Pick out the lines below with "each" and list them.

Task material -
START

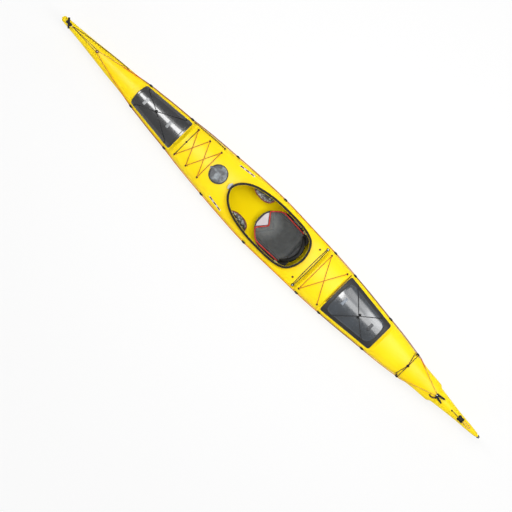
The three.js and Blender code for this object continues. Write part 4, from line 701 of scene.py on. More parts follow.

END
START

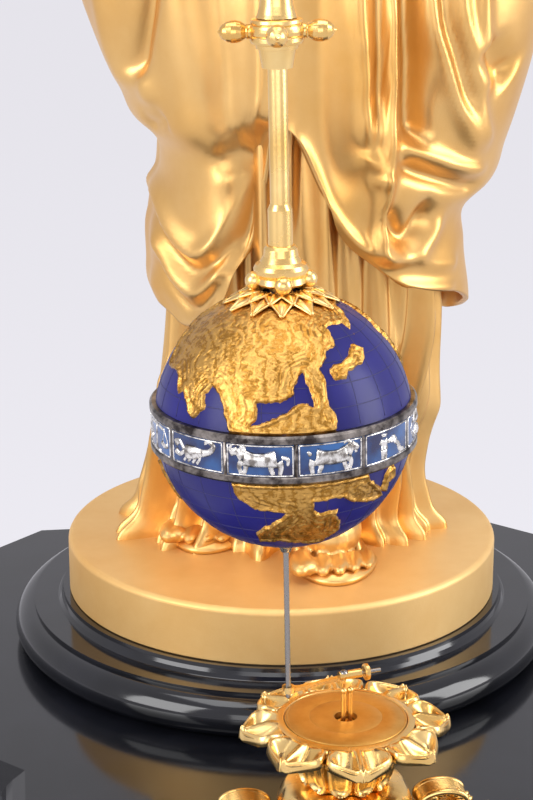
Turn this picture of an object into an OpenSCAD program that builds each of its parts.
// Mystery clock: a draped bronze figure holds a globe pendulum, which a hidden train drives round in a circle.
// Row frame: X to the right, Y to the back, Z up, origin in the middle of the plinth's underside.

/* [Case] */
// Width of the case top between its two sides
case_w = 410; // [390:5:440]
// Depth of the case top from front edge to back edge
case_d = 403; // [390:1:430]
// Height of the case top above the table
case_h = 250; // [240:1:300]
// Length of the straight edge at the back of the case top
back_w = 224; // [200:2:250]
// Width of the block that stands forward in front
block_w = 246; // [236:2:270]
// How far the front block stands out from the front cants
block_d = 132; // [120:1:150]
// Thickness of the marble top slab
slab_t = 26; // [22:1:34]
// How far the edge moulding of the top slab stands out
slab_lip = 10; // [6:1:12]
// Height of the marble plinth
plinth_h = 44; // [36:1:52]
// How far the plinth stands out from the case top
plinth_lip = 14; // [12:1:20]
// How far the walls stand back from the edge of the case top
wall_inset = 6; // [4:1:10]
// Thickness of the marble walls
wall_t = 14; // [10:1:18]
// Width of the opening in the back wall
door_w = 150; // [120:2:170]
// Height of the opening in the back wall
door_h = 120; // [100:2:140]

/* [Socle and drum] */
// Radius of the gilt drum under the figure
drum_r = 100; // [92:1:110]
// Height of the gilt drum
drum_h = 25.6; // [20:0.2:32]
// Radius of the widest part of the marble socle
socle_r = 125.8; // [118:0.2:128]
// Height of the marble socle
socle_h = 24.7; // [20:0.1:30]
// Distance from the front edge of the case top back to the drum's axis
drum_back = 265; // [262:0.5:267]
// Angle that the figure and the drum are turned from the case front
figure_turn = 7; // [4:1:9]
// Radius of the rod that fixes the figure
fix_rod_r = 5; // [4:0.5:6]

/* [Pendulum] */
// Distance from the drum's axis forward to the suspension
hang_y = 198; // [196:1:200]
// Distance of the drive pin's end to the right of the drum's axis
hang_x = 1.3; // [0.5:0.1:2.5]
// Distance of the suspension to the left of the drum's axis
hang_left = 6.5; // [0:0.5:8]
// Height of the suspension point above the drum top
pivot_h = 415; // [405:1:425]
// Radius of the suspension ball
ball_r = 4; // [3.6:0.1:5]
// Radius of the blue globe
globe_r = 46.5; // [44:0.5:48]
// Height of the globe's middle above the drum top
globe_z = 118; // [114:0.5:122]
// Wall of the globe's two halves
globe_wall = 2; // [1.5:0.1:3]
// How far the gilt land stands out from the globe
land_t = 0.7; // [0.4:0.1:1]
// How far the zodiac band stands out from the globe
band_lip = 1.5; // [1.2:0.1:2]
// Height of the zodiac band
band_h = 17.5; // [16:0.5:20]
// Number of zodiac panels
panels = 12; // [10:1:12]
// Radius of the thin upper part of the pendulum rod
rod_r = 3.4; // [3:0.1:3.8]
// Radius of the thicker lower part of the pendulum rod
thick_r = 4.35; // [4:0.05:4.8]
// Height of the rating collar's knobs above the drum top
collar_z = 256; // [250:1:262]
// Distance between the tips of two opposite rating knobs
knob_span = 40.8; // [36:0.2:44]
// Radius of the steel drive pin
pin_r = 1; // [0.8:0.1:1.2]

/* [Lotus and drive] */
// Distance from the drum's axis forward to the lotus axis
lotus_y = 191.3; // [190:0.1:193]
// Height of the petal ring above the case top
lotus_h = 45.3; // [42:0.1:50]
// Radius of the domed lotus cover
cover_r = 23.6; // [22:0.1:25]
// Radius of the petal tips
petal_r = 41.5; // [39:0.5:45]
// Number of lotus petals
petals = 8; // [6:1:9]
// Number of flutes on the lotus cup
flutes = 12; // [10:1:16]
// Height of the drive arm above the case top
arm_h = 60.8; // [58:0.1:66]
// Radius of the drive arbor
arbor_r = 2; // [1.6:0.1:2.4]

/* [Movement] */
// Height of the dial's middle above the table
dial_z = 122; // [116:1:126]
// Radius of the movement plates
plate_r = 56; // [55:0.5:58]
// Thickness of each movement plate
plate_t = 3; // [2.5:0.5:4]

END
START

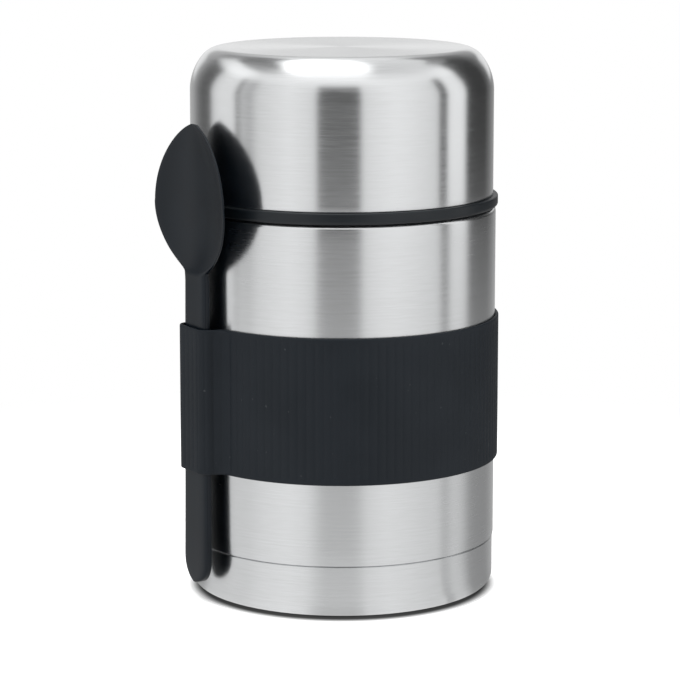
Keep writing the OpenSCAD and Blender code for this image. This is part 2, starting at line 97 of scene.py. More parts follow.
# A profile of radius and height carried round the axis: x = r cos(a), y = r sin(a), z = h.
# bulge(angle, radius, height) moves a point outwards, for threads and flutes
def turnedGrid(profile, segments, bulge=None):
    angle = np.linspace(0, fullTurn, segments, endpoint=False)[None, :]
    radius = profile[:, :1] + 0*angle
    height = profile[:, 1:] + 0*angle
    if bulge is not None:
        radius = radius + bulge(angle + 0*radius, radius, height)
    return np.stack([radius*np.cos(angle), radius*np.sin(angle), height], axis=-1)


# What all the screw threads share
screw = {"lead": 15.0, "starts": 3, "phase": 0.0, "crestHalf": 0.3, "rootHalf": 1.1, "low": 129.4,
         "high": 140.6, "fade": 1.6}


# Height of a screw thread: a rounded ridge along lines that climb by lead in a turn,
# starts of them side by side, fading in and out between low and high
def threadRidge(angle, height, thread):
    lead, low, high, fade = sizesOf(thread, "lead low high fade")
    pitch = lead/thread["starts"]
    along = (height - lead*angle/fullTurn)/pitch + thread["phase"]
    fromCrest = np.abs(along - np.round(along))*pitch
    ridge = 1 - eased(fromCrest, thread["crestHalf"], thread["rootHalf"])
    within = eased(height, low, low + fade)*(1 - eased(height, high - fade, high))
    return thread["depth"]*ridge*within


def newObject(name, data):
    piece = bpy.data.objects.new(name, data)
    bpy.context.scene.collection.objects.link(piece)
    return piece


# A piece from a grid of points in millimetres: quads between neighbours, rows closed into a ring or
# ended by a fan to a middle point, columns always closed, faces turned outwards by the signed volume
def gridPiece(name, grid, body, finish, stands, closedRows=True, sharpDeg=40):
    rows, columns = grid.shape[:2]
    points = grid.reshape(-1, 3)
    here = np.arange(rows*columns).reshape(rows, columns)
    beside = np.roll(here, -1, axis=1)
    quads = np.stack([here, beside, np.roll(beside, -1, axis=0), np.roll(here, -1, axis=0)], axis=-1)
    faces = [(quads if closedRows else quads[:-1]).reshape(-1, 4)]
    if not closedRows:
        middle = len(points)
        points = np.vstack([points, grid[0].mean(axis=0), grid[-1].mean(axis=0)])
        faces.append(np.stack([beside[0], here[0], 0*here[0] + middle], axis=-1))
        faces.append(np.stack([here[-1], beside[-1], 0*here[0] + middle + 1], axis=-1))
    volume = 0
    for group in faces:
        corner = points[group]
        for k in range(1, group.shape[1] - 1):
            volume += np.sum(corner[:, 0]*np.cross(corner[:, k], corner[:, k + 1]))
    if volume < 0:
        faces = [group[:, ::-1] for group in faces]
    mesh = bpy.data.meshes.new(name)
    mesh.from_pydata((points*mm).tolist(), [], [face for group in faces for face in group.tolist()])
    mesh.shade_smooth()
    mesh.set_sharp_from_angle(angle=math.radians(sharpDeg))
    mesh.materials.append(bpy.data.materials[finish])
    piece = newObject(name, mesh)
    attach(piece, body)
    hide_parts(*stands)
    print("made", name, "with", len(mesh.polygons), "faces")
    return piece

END

Solution -
Turn this picture of an object into an OpenSCAD program that builds each of its parts.
// Thickness of each movement plate